GIVEN PROBLEM
Extract precisely the lines of the entries below, from the first line through the line containing "floor_t = 5.2; // [4:0.2:6]".

-- START EXTRACTED INFORMATION --

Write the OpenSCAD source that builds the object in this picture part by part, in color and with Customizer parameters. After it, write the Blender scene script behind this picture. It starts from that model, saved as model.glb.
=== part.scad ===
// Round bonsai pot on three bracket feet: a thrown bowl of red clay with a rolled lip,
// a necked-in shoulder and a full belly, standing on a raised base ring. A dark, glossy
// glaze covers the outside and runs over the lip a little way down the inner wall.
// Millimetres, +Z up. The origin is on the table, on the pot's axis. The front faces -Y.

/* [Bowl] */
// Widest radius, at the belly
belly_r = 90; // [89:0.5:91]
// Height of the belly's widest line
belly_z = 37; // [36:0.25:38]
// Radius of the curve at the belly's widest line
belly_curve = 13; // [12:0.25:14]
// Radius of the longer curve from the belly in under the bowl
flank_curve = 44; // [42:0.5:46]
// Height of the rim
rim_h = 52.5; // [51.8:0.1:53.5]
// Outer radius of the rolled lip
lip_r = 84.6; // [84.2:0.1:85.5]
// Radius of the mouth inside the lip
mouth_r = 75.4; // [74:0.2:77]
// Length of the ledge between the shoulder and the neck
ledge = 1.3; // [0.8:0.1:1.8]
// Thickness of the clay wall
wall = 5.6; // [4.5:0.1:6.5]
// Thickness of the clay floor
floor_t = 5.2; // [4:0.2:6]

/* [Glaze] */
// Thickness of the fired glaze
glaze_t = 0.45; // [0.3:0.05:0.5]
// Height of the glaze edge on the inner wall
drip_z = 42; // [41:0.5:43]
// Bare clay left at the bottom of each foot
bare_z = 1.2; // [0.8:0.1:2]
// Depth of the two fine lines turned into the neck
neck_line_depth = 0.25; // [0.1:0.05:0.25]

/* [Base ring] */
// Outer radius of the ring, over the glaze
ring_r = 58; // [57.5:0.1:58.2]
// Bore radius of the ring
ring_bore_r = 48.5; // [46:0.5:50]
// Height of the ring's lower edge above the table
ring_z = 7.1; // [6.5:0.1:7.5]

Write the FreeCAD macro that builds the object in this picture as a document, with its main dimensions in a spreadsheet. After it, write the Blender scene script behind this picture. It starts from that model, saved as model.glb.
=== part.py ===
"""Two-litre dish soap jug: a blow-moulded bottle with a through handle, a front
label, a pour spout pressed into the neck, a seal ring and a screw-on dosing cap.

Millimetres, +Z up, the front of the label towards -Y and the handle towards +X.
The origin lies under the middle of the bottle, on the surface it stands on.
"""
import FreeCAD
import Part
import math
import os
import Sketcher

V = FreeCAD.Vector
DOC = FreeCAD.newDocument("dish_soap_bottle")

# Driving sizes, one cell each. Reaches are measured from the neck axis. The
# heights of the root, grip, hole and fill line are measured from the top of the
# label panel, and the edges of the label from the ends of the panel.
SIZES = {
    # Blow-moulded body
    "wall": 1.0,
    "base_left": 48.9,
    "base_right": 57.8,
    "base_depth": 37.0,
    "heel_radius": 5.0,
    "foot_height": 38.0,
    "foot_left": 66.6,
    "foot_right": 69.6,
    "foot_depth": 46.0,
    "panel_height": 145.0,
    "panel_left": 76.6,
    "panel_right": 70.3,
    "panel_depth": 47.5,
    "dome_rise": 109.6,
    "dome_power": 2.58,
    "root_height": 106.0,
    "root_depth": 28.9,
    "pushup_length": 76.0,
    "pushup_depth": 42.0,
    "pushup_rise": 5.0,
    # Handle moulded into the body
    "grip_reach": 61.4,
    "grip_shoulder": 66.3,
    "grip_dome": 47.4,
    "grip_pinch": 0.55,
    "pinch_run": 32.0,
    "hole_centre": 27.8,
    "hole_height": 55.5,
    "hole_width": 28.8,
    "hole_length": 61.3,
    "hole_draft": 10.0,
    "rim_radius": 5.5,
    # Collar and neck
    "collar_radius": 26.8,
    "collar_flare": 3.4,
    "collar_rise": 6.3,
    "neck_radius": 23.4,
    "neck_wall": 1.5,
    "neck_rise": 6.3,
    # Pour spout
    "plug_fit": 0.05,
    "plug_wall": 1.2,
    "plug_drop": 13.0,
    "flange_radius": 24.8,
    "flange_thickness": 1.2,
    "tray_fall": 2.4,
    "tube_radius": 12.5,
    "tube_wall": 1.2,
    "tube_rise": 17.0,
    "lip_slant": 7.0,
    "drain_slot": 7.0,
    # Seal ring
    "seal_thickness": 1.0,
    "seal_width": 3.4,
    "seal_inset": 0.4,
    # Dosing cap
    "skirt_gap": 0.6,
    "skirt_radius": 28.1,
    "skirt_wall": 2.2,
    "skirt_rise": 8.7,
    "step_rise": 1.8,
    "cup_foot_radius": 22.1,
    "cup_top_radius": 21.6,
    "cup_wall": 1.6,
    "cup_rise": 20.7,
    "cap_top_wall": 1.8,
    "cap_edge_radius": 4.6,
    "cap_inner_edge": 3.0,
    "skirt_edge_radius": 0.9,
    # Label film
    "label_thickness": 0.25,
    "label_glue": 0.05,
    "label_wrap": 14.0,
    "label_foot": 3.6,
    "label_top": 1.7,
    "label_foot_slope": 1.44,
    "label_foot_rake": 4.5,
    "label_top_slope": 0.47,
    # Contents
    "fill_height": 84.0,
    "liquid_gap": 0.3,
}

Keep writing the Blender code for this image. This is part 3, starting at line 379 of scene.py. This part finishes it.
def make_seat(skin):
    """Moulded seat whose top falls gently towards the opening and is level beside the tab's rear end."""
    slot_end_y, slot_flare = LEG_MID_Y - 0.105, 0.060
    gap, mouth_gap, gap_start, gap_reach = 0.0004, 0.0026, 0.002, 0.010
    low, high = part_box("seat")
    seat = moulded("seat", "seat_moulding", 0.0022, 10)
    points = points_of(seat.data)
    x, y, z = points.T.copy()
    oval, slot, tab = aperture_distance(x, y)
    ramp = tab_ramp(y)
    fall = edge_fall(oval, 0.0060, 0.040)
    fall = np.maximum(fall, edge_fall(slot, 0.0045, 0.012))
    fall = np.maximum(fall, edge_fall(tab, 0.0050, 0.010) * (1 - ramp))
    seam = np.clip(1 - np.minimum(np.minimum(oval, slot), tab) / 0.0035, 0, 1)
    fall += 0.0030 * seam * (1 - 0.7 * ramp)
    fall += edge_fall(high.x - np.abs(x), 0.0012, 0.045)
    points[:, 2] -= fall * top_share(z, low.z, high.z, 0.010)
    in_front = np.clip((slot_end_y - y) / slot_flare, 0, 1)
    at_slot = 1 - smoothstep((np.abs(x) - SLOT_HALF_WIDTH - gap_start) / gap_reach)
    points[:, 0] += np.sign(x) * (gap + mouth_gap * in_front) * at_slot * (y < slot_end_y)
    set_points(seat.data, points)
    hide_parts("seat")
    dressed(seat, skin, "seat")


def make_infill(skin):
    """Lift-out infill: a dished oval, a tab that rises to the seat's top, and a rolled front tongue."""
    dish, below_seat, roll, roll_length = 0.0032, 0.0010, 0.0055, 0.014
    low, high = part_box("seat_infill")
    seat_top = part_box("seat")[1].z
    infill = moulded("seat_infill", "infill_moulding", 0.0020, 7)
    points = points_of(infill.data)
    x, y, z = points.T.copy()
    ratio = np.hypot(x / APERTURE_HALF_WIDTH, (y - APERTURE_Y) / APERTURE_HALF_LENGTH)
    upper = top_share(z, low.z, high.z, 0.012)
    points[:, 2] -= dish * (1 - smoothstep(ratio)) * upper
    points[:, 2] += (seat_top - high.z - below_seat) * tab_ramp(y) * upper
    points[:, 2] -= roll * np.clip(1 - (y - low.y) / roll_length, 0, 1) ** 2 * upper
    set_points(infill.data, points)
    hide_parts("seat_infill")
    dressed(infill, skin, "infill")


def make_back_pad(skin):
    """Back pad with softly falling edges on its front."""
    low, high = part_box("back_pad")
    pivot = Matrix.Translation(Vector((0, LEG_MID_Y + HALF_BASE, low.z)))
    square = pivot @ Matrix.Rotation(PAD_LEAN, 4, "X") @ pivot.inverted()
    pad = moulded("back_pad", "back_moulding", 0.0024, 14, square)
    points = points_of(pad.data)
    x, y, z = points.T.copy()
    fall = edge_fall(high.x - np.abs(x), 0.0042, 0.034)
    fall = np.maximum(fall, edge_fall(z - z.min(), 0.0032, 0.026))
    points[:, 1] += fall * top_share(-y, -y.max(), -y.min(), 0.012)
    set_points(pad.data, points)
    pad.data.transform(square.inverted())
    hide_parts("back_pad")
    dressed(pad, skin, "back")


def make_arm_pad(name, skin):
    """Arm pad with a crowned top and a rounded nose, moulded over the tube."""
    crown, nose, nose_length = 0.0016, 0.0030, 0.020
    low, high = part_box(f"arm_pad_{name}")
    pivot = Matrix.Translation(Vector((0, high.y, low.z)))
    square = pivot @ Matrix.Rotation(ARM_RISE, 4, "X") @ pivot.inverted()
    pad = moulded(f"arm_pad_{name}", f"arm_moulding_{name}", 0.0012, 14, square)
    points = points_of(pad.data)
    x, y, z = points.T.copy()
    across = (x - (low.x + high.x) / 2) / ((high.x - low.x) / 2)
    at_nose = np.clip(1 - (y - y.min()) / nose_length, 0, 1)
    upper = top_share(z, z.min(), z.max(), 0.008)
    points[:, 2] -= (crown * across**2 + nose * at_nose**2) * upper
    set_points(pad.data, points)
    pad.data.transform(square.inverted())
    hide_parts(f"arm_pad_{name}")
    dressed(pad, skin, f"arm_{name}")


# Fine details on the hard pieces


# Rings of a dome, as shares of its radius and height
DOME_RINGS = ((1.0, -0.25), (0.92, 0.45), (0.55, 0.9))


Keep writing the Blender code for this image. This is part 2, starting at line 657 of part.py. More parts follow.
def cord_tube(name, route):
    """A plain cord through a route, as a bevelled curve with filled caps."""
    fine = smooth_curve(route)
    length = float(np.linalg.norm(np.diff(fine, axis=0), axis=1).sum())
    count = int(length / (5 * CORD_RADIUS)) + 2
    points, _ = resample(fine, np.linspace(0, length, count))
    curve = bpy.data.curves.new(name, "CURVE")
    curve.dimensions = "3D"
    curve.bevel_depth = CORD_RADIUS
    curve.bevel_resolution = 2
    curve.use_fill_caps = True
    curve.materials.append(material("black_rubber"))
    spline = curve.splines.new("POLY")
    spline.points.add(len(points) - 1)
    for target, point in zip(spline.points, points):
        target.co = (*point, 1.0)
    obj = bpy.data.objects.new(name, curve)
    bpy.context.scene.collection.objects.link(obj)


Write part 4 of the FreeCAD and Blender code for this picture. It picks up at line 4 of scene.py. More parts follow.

-- END EXTRACTED INFORMATION --

EXERCISE RESPONSE
Write the OpenSCAD source that builds the object in this picture part by part, in color and with Customizer parameters. After it, write the Blender scene script behind this picture. It starts from that model, saved as model.glb.
=== part.scad ===
// Round bonsai pot on three bracket feet: a thrown bowl of red clay with a rolled lip,
// a necked-in shoulder and a full belly, standing on a raised base ring. A dark, glossy
// glaze covers the outside and runs over the lip a little way down the inner wall.
// Millimetres, +Z up. The origin is on the table, on the pot's axis. The front faces -Y.

/* [Bowl] */
// Widest radius, at the belly
belly_r = 90; // [89:0.5:91]
// Height of the belly's widest line
belly_z = 37; // [36:0.25:38]
// Radius of the curve at the belly's widest line
belly_curve = 13; // [12:0.25:14]
// Radius of the longer curve from the belly in under the bowl
flank_curve = 44; // [42:0.5:46]
// Height of the rim
rim_h = 52.5; // [51.8:0.1:53.5]
// Outer radius of the rolled lip
lip_r = 84.6; // [84.2:0.1:85.5]
// Radius of the mouth inside the lip
mouth_r = 75.4; // [74:0.2:77]
// Length of the ledge between the shoulder and the neck
ledge = 1.3; // [0.8:0.1:1.8]
// Thickness of the clay wall
wall = 5.6; // [4.5:0.1:6.5]
// Thickness of the clay floor
floor_t = 5.2; // [4:0.2:6]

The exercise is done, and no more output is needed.